First tel me why do u need a folder without a name???

Names are there to identify a folder contents,..

I presume u wanna hide stuff.. you can do a small registry hack to avoid showing folders u wish not to be visible to everyone..


----------



## blueshift (Jan 18, 2007)

Create a new folder. Try the ALT+255 combination during renaming folders.


----------



## koolbluez (Jan 18, 2007)

U can make it i suppose... something to do with changing the name to <space> via <cmd>. Used to do it long time back. Bhool gaya. Searchin online. 'll tell if i get it. Mayb other's know.

But there used 2 b a method. No doubt.
__________
ya... blueshift did it. I was tryin to do the same with Alt+32, the other <space> character code.

But i suppose, there is some problem with the method. I used to do it to prevent access to the folder. Can't remember the method though.


----------



## blueshift (Jan 18, 2007)

What you want to do koolbluez? That method will only rename the folders name to nothing.


----------



## jainshubhanyu (Jan 18, 2007)

ok folder created. Now how to delete ? Standard methods not working. right click delete, shift delte, nothing appears to work.


----------



## blueshift (Jan 18, 2007)

What? Which OS u use?
It works perfectly here.


----------



## jainshubhanyu (Jan 18, 2007)

Vista RTM ..


----------



## blueshift (Jan 18, 2007)

ok. I use WinXP.
Sorry can't help you.


----------



## jainshubhanyu (Jan 18, 2007)

How do you delet it in XP ?


----------



## rahul_becks23 (Jan 18, 2007)

delete the folder in cmd .


----------



## jainshubhanyu (Jan 18, 2007)

Alright I got it how to delete in Vista.


----------



## koolbluez (Jan 18, 2007)

I was goin to say that some prob happens... u see, i did it sometime back.

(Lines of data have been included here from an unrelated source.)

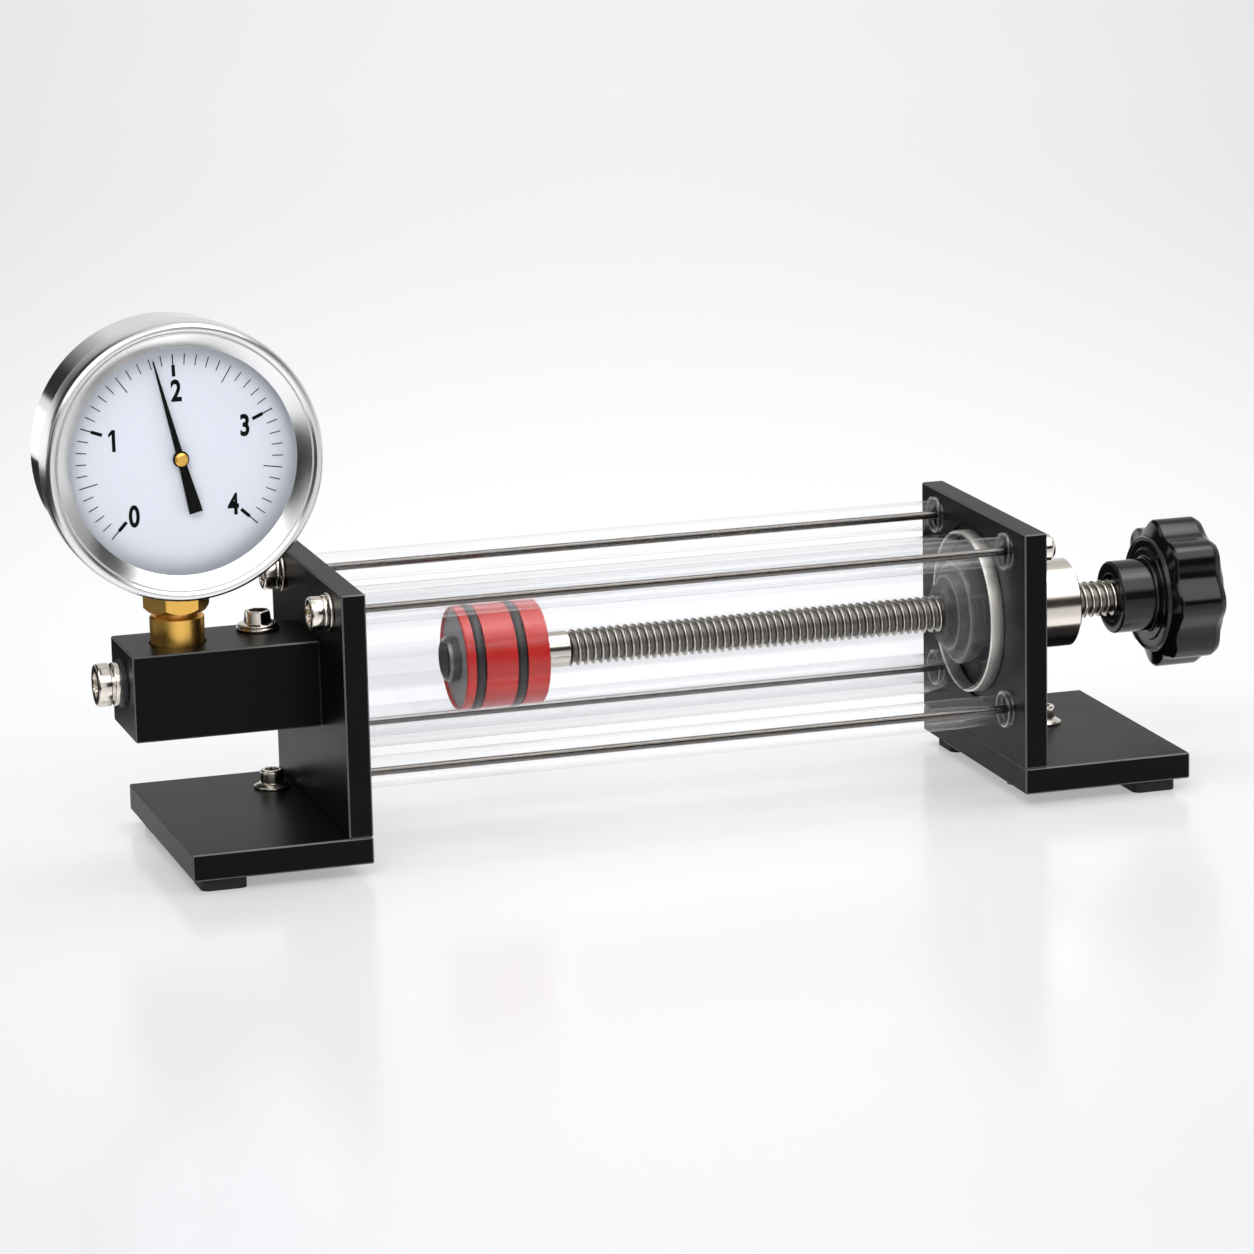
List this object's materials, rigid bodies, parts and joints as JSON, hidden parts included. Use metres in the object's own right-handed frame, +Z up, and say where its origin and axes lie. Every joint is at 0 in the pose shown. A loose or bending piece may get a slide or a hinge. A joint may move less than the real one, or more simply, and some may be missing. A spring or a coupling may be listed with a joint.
{
  "type": "boyle's law apparatus",
  "caption": "Clear gas cylinder between two black end plates, with a screw-driven red piston, a lobed knob and a round dial gauge on a manifold block.",
  "frame": {"origin": "on the ground, under the middle of the object's bounding box", "axes": "+X along the cylinder from the gauge to the knob, +Y to the back of the gauge, +Z up"},
  "size_m": [0.457, 0.108, 0.203],
  "materials": {
    "black_enamel": "satin black powder coat on aluminium",
    "foot_rubber": "matt black rubber",
    "nickel": "bright nickel plate, slightly warm",
    "zinc_steel": "zinc plated steel",
    "black_rubber": "satin black rubber",
    "clear_acrylic": "polished clear acrylic",
    "smoked_acrylic": "smoked clear acrylic, turned",
    "black_anodised": "black anodised, fine turned",
    "red_plastic": "glossy red acetal",
    "grey_plastic": "mid grey",
    "dark_grey_metal": "dark grey anodised",
    "screw_steel": "bright rolled trapezoidal thread",
    "knob_plastic": "glossy black phenolic",
    "brass": "machined brass, satin",
    "copper_seal": "flat copper ring",
    "polished_chrome": "polished stainless steel",
    "window_glass": "flat clear glass",
    "dial_white": "pale blue white enamel, matt",
    "spring_steel": "polished spring steel",
    "needle_black": "satin black"
  },
  "bodies": {
    "frame": {"left_upright": "black_enamel", "right_upright": "black_enamel", "left_base": "black_enamel", "right_base": "black_enamel", "feet": "foot_rubber", "upright_screws": "zinc_steel", "base_screws": "nickel", "manifold_block": "black_enamel", "block_screws": "zinc_steel", "end_plug": "nickel", "plug_seal": "black_rubber", "cylinder_tube": "clear_acrylic", "tube_rings": "nickel", "tube_gaskets": "black_rubber", "gas_end_cap": "black_anodised", "gas_cap_seal": "black_rubber", "guide_cap": "smoked_acrylic", "upper_tie_bolts": "nickel", "lower_tie_studs": "nickel", "tie_spring_washers": "nickel", "tie_flat_washers": "nickel", "cap_nuts": "nickel", "rod_sleeves": "clear_acrylic", "sleeve_rings": "clear_acrylic", "screw_nut": "nickel", "gauge_socket": "brass", "stem_seal": "copper_seal", "gauge_stem": "brass", "gauge_case": "polished_chrome", "case_screws": "zinc_steel", "gauge_bezel": "polished_chrome", "gauge_window": "window_glass", "window_gasket": "black_rubber", "gauge_dial": "dial_white", "dial_spacers": "brass", "movement_front_plate": "brass", "movement_back_plate": "brass", "movement_pillars": "brass", "movement_screws": "zinc_steel", "bourdon_tube": "brass", "tip_lug": "brass"},
    "piston": {"piston_body": "red_plastic", "piston_seals": "black_rubber", "piston_face_plate": "grey_plastic", "piston_boss": "dark_grey_metal", "swivel_gland": "nickel"},
    "screw": {"lead_screw": "screw_steel", "knob": "knob_plastic", "knob_insert": "zinc_steel", "knob_grub_screw": "zinc_steel"},
    "pointer": {"needle": "needle_black", "needle_hub": "brass", "pinion_arbor": "spring_steel", "hairspring": "spring_steel"},
    "sector": {"sector_gear": "brass"},
    "link": {"link_rod": "brass"},
    "bleed_ring": {"bleed_washer": "nickel"},
    "bleed": {"bleed_screw": "nickel"}
  },
  "joints": [
    {"name": "piston_slide", "type": "slide", "parent": "frame", "child": "piston", "axis": [1, 0, 0], "range_m": [-0.0181, 0.1591]},
    {"name": "screw_turn", "type": "hinge", "parent": "piston", "child": "screw", "pos_m": [0.13273, 0, 0.065], "axis": [1, 0, 0], "range_deg": [-2160, 19080]},
    {"name": "sector_turn", "type": "hinge", "parent": "frame", "child": "sector", "pos_m": [-0.17777, -0.0092, 0.12525], "axis": [0, 1, 0], "range_deg": [-18.56, 15.18]},
    {"name": "pointer_turn", "type": "hinge", "parent": "frame", "child": "pointer", "pos_m": [-0.17777, -0.0092, 0.15225], "axis": [0, 1, 0], "range_deg": [-121.5, 148.5]},
    {"name": "link_turn", "type": "hinge", "parent": "sector", "child": "link", "pos_m": [-0.16596, -0.0075, 0.12317], "axis": [0, 1, 0], "range_deg": [-16, 19]},
    {"name": "bleed_rise", "type": "slide", "parent": "frame", "child": "bleed_ring", "axis": [0, 0, 1], "range_m": [0, 0.0021]},
    {"name": "bleed_turn", "type": "hinge", "parent": "bleed_ring", "child": "bleed", "pos_m": [-0.14577, 0.0085, 0.081], "axis": [0, 0, 1], "range_deg": [0, 720]}
  ],
  "couplings": [
    {"joint": "piston_slide", "follows": "screw_turn", "m_per_rad": 0.00047746},
    {"joint": "pointer_turn", "follows": "sector_turn", "ratio": -8},
    {"joint": "link_turn", "follows": "sector_turn", "ratio": -1},
    {"joint": "bleed_rise", "follows": "bleed_turn", "m_per_rad": 0.00015915}
  ]
}
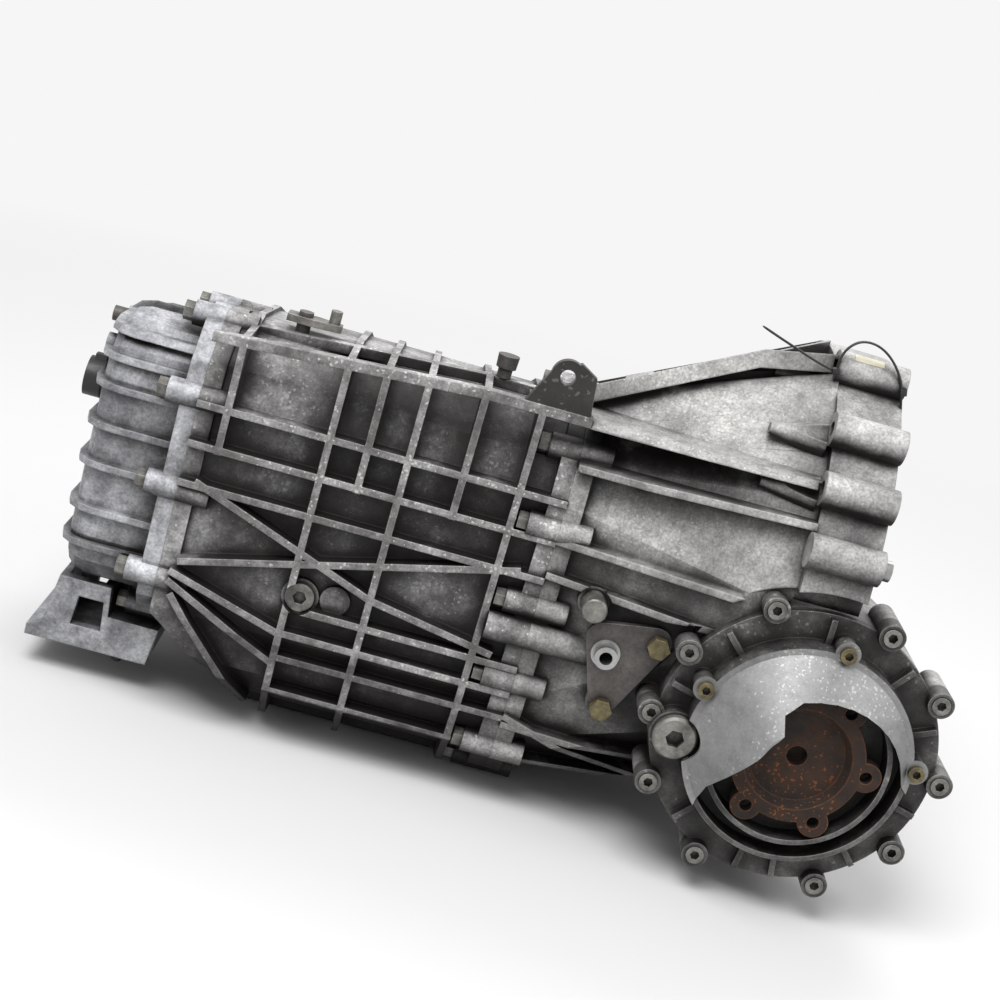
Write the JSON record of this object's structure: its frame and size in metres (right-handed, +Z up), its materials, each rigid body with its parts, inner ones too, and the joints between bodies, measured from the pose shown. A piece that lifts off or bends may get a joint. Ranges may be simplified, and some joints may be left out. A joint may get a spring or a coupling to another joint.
{
  "type": "vehicle transmission",
  "caption": "Longitudinal front-drive transaxle: ribbed cast gear case, bell-housing and rear cover, with a differential and drive flanges set across its engine end.",
  "frame": {"origin": "on the crank axis, in the plane of the engine's face, half way along the input shaft's pilot journal", "axes": "+X forward to the engine along the crank axis, +Y to the vehicle's left, +Z up"},
  "size_m": [0.6417, 0.396, 0.3736],
  "materials": {
    "cast_alloy": "as cast, stained with old oil",
    "shield_sheet": "pressed sheet",
    "plated_steel": "zinc plated, dull",
    "machined_steel": "turned",
    "gear_steel": "ground",
    "pressed_steel": "pressed",
    "bearing_steel": "ground",
    "cage_iron": "cast",
    "seal_rubber": "moulded",
    "black_plastic": "moulded"
  },
  "bodies": {
    "housing": {"bell_housing": "cast_alloy", "gear_case": "cast_alloy", "rear_cover": "cast_alloy", "differential_cover": "cast_alloy", "heat_shield": "shield_sheet", "seam_bolts": "plated_steel", "side_cover_bolts": "plated_steel", "shield_screws": "plated_steel", "dowel_sleeves": "machined_steel", "filler_plug": "plated_steel", "level_plug": "plated_steel", "drain_plug": "plated_steel", "port_plate": "plated_steel", "port_socket": "plated_steel", "port_plate_bolts": "plated_steel", "stub_plug": "black_plastic", "shaft_seals": "seal_rubber", "cage_bearings": "bearing_steel", "pinion_bearing_front": "bearing_steel", "pinion_bearing_rear": "bearing_steel", "carrier_bearing": "bearing_steel", "input_bearing_rear": "bearing_steel", "input_seal": "seal_rubber", "ring_gear": "gear_steel", "oil_pump_body": "cast_alloy", "valve_body": "cast_alloy", "electrical_connector": "black_plastic", "vent_tube": "machined_steel", "lifting_eye": "plated_steel", "breather_post": "black_plastic", "rear_mount_bracket": "pressed_steel", "mount_rubber": "seal_rubber", "mount_stud": "plated_steel"},
    "differential": {"differential_cage": "cage_iron", "crown_wheel": "gear_steel", "cross_pin": "machined_steel"},
    "right_output": {"flange_shaft_right": "machined_steel", "side_gear_right": "gear_steel"},
    "left_output": {"flange_shaft_left": "machined_steel", "side_gear_left": "gear_steel"},
    "spider_upper": {"spider_gear_upper": "gear_steel"},
    "spider_lower": {"spider_gear_lower": "gear_steel"},
    "pinion": {"pinion_shaft": "machined_steel", "transfer_driven_gear": "gear_steel"},
    "planet_carrier": {"planet_carrier": "pressed_steel", "planet_pins": "machined_steel", "transfer_drive_gear": "gear_steel"},
    "planet_1": {"planet_gear_1": "gear_steel"},
    "planet_2": {"planet_gear_2": "gear_steel"},
    "planet_3": {"planet_gear_3": "gear_steel"},
    "input": {"input_shaft": "machined_steel", "sun_gear": "gear_steel", "front_clutch_drum": "pressed_steel", "rear_clutch_drum": "pressed_steel", "clutch_plates": "pressed_steel", "oil_pump_rotor": "machined_steel"},
    "selector": {"selector_shaft": "machined_steel", "selector_lever": "plated_steel"}
  },
  "joints": [
    {"name": "differential_spin", "type": "hinge", "parent": "housing", "child": "differential", "pos_m": [-0.014, 0, -0.08], "axis": [0, 1, 0], "continuous": true},
    {"name": "pinion_spin", "type": "hinge", "parent": "housing", "child": "pinion", "pos_m": [-0.15, -0.06247, -0.08], "axis": [1, 0, 0], "continuous": true},
    {"name": "carrier_spin", "type": "hinge", "parent": "housing", "child": "planet_carrier", "pos_m": [-0.25, 0, 0], "axis": [1, 0, 0], "continuous": true},
    {"name": "input_spin", "type": "hinge", "parent": "housing", "child": "input", "pos_m": [-0.1, 0, 0], "axis": [1, 0, 0], "continuous": true},
    {"name": "right_output_spin", "type": "hinge", "parent": "differential", "child": "right_output", "pos_m": [-0.014, -0.1, -0.08], "axis": [0, 1, 0], "continuous": true},
    {"name": "left_output_spin", "type": "hinge", "parent": "differential", "child": "left_output", "pos_m": [-0.014, 0.1, -0.08], "axis": [0, 1, 0], "continuous": true},
    {"name": "spider_upper_spin", "type": "hinge", "parent": "differential", "child": "spider_upper", "pos_m": [-0.014, -0.064, -0.08], "axis": [0, 0, 1], "continuous": true},
    {"name": "spider_lower_spin", "type": "hinge", "parent": "differential", "child": "spider_lower", "pos_m": [-0.014, -0.064, -0.08], "axis": [0, 0, 1], "continuous": true},
    {"name": "selector_turn", "type": "hinge", "parent": "housing", "child": "selector", "pos_m": [-0.409, -0.066, 0.09], "axis": [0, 0, 1], "range_deg": [-30, 30]},
    {"name": "planet_1_spin", "type": "hinge", "parent": "planet_carrier", "child": "planet_1", "pos_m": [-0.289, 0, 0.0408], "axis": [1, 0, 0], "continuous": true},
    {"name": "planet_2_spin", "type": "hinge", "parent": "planet_carrier", "child": "planet_2", "pos_m": [-0.289, -0.03533, -0.0204], "axis": [1, 0, 0], "continuous": true},
    {"name": "planet_3_spin", "type": "hinge", "parent": "planet_carrier", "child": "planet_3", "pos_m": [-0.289, 0.03533, -0.0204], "axis": [1, 0, 0], "continuous": true}
  ],
  "couplings": [
    {"joint": "pinion_spin", "follows": "differential_spin", "ratio": -4.1111},
    {"joint": "carrier_spin", "follows": "differential_spin", "ratio": 2.5123},
    {"joint": "input_spin", "follows": "differential_spin", "ratio": 8.542},
    {"joint": "left_output_spin", "follows": "right_output_spin", "ratio": -1},
    {"joint": "spider_upper_spin", "follows": "right_output_spin", "ratio": 1.6},
    {"joint": "spider_lower_spin", "follows": "right_output_spin", "ratio": -1.6},
    {"joint": "planet_1_spin", "follows": "differential_spin", "ratio": -8.6138},
    {"joint": "planet_2_spin", "follows": "differential_spin", "ratio": -8.6138},
    {"joint": "planet_3_spin", "follows": "differential_spin", "ratio": -8.6138}
  ]
}
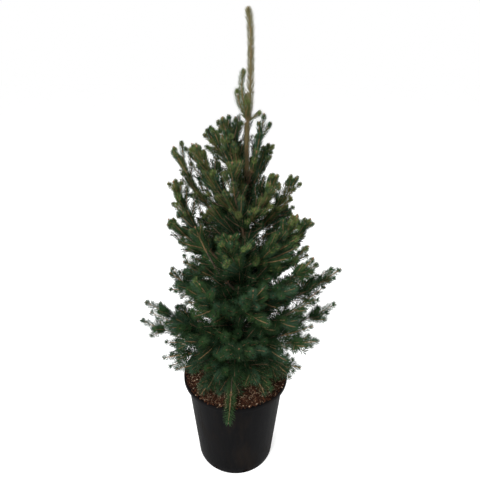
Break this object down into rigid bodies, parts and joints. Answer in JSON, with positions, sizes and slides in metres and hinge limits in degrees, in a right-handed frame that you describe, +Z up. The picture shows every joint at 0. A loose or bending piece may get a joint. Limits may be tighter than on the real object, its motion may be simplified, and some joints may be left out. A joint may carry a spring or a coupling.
{
  "type": "potted white spruce",
  "caption": "Young white spruce with a single leader and rising boughs dense with needle sprays, in a round black nursery pot filled with bark mulch.",
  "frame": {"origin": "centre of the pot's flat underside, on the ground", "axes": "+Z up along the trunk, -Y the front, +X to the right of a viewer at the front"},
  "size_m": [0.4957, 0.3449, 1.135],
  "materials": {
    "black_plastic": "matte charcoal black",
    "bark_mulch": "loose damp bark chips",
    "bark": "rough grey-brown bark",
    "needles": "dull green needles"
  },
  "bodies": {
    "root": {"bough_w3_1": "bark", "bough_w4_1": "bark", "bough_w4_2": "bark", "bough_w4_3": "bark", "bough_w5_1": "bark", "bough_w5_3": "bark", "bough_w5_4": "bark", "bough_w6_1": "bark", "bough_w6_2": "bark", "bough_w6_3": "bark", "bough_w6_4": "bark", "bough_w6_5": "bark", "bough_w6_6": "bark", "leader": "needles", "mass_i2_1": "needles", "mass_i2_2": "needles", "mass_w2_1": "needles", "mass_w2_2": "needles", "mass_w2_3": "needles", "mass_w2_4": "needles", "mass_w2_5": "needles", "mass_w2_6": "needles", "mass_w3_1": "needles", "mass_w3_2": "needles", "mass_w3_3": "needles", "mass_w3_4": "needles", "mass_w3_5": "needles", "mass_w3_6": "needles", "mass_w4_1": "needles", "mass_w4_2": "needles", "mass_w4_3": "needles", "mass_w4_4": "needles", "mass_w4_5": "needles", "mass_w4_6": "needles", "mass_w4_7": "needles", "mass_w5_1": "needles", "mass_w5_2": "needles", "mass_w5_3": "needles", "mass_w5_4": "needles", "mass_w5_5": "needles", "mass_w5_6": "needles", "mass_w5_7": "needles", "mass_w6_1": "needles", "mass_w6_2": "needles", "mass_w6_3": "needles", "mass_w6_4": "needles", "mass_w6_5": "needles", "mass_w6_6": "needles", "mass_w6_7": "needles", "mass_w6_8": "needles", "mass_w7_1": "needles", "mass_w7_2": "needles", "mass_w7_3": "needles", "mass_w7_4": "needles", "mass_w7_5": "needles", "mass_w7_6": "needles", "mass_w8_1": "needles", "pot": "black_plastic", "soil": "bark_mulch", "trunk": "bark"}
  },
  "joints": []
}
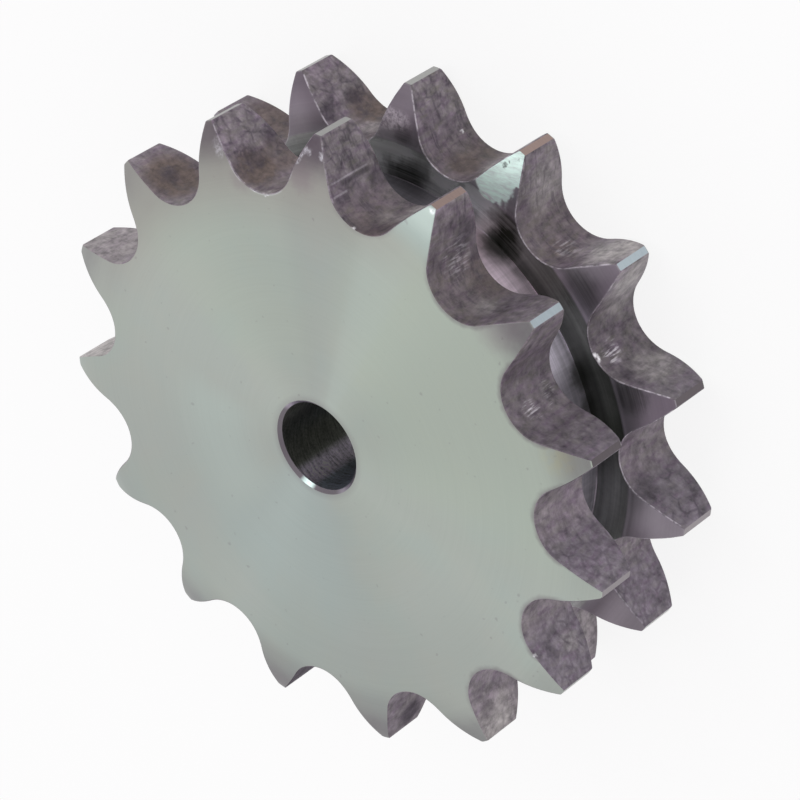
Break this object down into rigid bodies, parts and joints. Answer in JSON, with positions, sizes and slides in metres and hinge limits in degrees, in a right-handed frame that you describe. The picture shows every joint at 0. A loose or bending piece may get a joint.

Ok... but when i tried it on my Win XP SP2 it worked fine & I got it deleted. How come I didn't face ur prob. Maybe it's the SP2... jainshubhanyu? 
Anyway, How didja do it?
DOS... rename the file & delete the renamed one. I suppose that'll work.


----------



## rahul_becks23 (Jan 18, 2007)

maybe he deleted in dos...cuz its possible that way


----------



## blueshift (Jan 18, 2007)

what command we need to delete a folder having no name??


----------



## rahul_becks23 (Jan 18, 2007)

well , i have no knowledge of that baby


----------



## ravidawar (Jan 18, 2007)

thanx blueshift...u rock man.. i wz trying with alt+180..but that wasnt working...
do nybody also know the registry hack for the same?????


----------



## suraj (Jan 19, 2007)

good blueshift


----------



## Sukhdeep Singh (Jan 20, 2007)

LOL, looks like he wanna hide that *private content* all guys have on HDD 

1. Make a New Folder
2. Rename it and while renaming press ALT and then 255. It will leave a blank character.
3. Select the folder and change its icon to "blank" icon
4. Enjoy!! No need of *magic folders* tool


----------